What would change my mind
Positive signs to validate the longer-term bull case: sustained sequential revenue growth above guidance, margin expansion from e-infrastructure projects, and continued backlog additions that exceed annual revenue burn rate. Conversely, I would abandon the trade if the stock closes and holds below $620 on increasing volume, or if the company reports material backlog cancellations or margin compression that pushes updated EPS materially below the $18 guidance midpoint.
Conclusion
Sterling Infrastructure’s recent dip creates a disciplined buying opportunity for traders who want exposure to the e-infrastructure and data-center buildout story without paying the peak multiple. The business shows strong backlog and cash flow, but valuation is demanding and technical momentum is weak. A conservative, size-limited long with entry at $675.00, stop at $620.00 and a primary target of $820.00 over a mid-term 45-trading-day horizon balances upside potential against the real execution and macro risks.

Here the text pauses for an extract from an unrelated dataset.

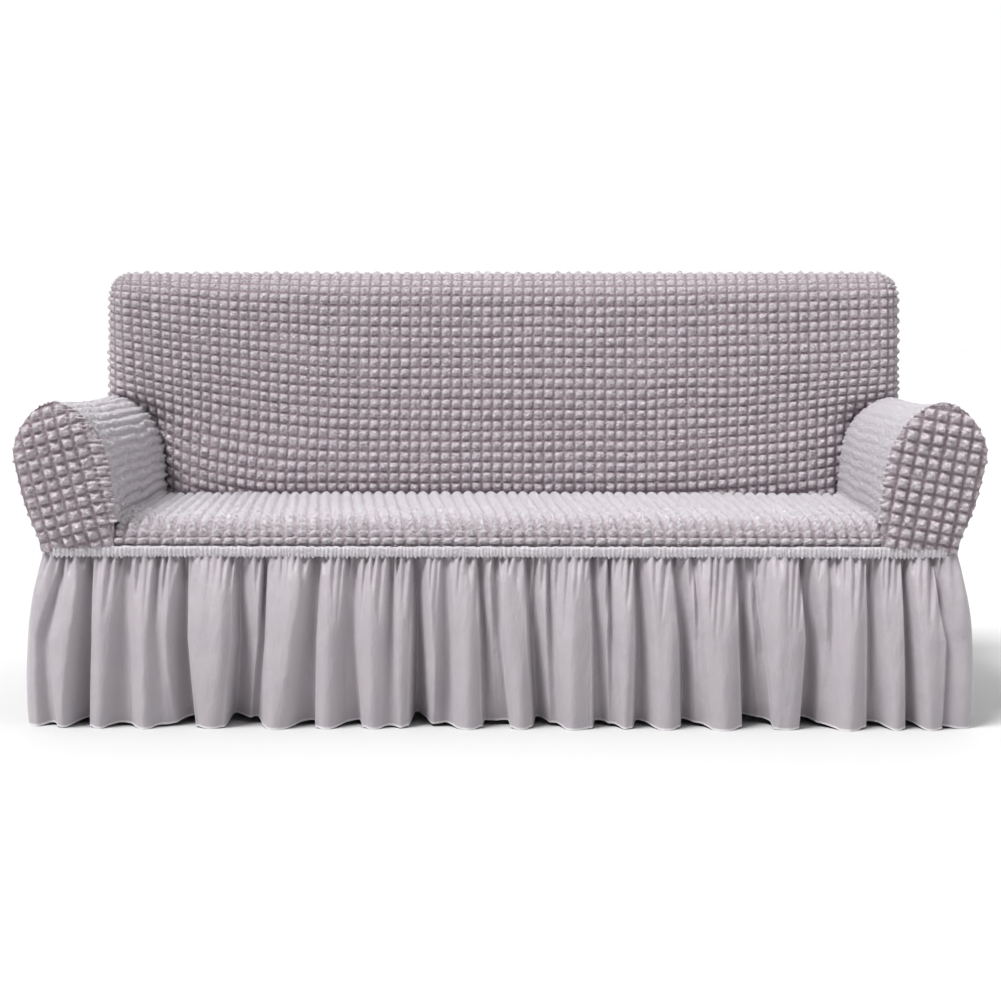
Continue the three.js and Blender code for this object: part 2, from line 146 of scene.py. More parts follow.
# The angles of a quarter of an ellipse, which the cloth follows round the back's
# edges, and the length of cloth up to each one.
QUARTER = np.linspace(0, np.pi / 2, 65)
QUARTER_STEPS = np.hypot(BACK_EDGE * np.diff(np.sin(QUARTER)),
                         EDGE_DEPTH * np.diff(np.cos(QUARTER)))
QUARTER_LENGTHS = np.concatenate([[0], np.cumsum(QUARTER_STEPS)])
EDGE_LENGTH = QUARTER_LENGTHS[-1]
FLAT_HALF = BACK_HALF - BACK_EDGE
FLAT_TOP = BACK_TOP - BACK_EDGE


def turned(past):
    """Angle by which cloth has turned at this length past the start of an edge."""
    return np.interp(past, QUARTER_LENGTHS, QUARTER)


def back_surface(face, across, height):
    """Places on one face of the back's rounded slab, -1 for the front or 1 for the rear.
    across is the length of cloth from the middle plane; height is real up to the top
    edge and cloth length past it. Past an edge, a place moves out by the radius times
    the sine of its angle, times the root of 1 minus half the square of the other edge's
    sine. Its depth from the middle is half the thickness times both cosines."""
    side = np.sin(turned(np.abs(across) - FLAT_HALF))
    top = np.sin(turned(height - FLAT_TOP))
    x = np.minimum(np.abs(across), FLAT_HALF) + BACK_EDGE * side * np.sqrt(1 - top**2 / 2)
    z = np.minimum(height, FLAT_TOP) + BACK_EDGE * top * np.sqrt(1 - side**2 / 2)
    middle = (inside_back_at(z) + outside_back_at(z)) / 2
    deep = (outside_back_at(z) - inside_back_at(z)) / 2
    y = middle + face * deep * np.sqrt((1 - side**2) * (1 - top**2))
    return np.stack([np.sign(across) * x, y, z], axis=-1)


def lines(count, inside=(0.1, 0.3, 0.5, 0.7, 0.9)):
    """Grid lines over that many squares: some within each one, and both outer edges."""
    within = (np.arange(count)[:, None] + np.array(inside)).ravel()
    return np.concatenate([[0], within, [count]])


def chance(seed, low, high, *size):
    """Even random numbers from low to high, the same in every run."""
    return np.random.default_rng(seed).uniform(low, high, size)


OFF_CENTRE = 0.32           # how far the top of a square may lie off its middle, each way
LOWEST, TALLEST = 0.78, 1.12


def squares(p, q, seed, flat=0.1):
    """Height from 0 to about 1 of the raised squares at cloth place p, q, counted in
    squares. Each one rises from the flat lines round it to a top of its own place and
    height. It is half a pyramid, 1 minus the 1.5th power of the larger of a place's two
    shares of the way out to the edges, and half a pillow, the product of 1 minus the
    square of each share."""
    column = np.clip(np.floor(p).astype(int), 0, None)
    row = np.clip(np.floor(q).astype(int), 0, None)
    size = (row.max() + 1, column.max() + 1)
    tops = [chance(seed + k, -OFF_CENTRE, OFF_CENTRE, *size)[row, column] for k in (0, 1)]
    tall = chance(seed + 2, LOWEST, TALLEST, *size)[row, column]
    shares = []
    for place, top in zip((p - column, q - row), tops):
        away = (2 * place - 1) / (1 - 2 * flat)
        reach = np.where(away > top, 1 - top, 1 + top)
        shares.append(np.clip(np.abs(away - top) / reach, 0, 1))
    pyramid = 1 - np.maximum(*shares) ** 1.5
    pillow = (1 - shares[0] ** 2) * (1 - shares[1] ** 2)
    return tall * (0.5 * pyramid + 0.5 * pillow)


LATTICE = 97                # numbers each way before the noise repeats


def cloudy(p, q, seed):
    """Smooth uneven noise from 0 to 1: random numbers on a lattice, with 3t2 - 2t3
    between neighbours each way."""
    lattice = chance(seed, 0, 1, LATTICE, LATTICE)
    i, j = np.floor(p).astype(int), np.floor(q).astype(int)
    u, v = smooth(p - i, 0, 1), smooth(q - j, 0, 1)
    corner = [[lattice[(j + b) % LATTICE, (i + a) % LATTICE] for a in (0, 1)] for b in (0, 1)]
    low, high = (corner[b][0] * (1 - u) + corner[b][1] * u for b in (0, 1))
    return low * (1 - v) + high * v


CREASES_IN_ROW = 500        # before the row repeats
FLATTEST = 0.35             # height of the lowest one


def creases(distance, seed, narrow, wide):
    """A row of rounded creases from 0 to 1, each a cosine wave of its own width and
    height."""
    widths = chance(seed, narrow, wide, CREASES_IN_ROW)
    edges = np.concatenate([[0], np.cumsum(widths)])
    along = np.mod(distance, edges[-2])
    k = np.searchsorted(edges, along, side="right") - 1
    tall = chance(seed + 1, FLATTEST, 1.0, CREASES_IN_ROW)[k]
    return tall * (0.5 - 0.5 * np.cos(2 * np.pi * (along - edges[k]) / widths[k]))


def normals(points):
    """Unit normals of a grid of points: the cross product of the steps to the next column
    and to the next row, divided by its length."""
    cross = np.cross(np.gradient(points, axis=1), np.gradient(points, axis=0))
    return cross / np.maximum(np.linalg.norm(cross, axis=-1, keepdims=True), 1e-12)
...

Key monitoring points post-entry
- Volume and price action around $675 and $620 levels - expanding volume on weakness would argue for cutting size early.
- Company updates on backlog conversion and any revision to 2026 guidance.
- Sector flows into AI/data-center suppliers — a renewed rotation would materially increase the odds of hitting the $820 target.
Trade plan recap: Buy $675.00, stop $620.00, target $820.00. Mid-term horizon: 45 trading days. Risk level: medium. Direction: long.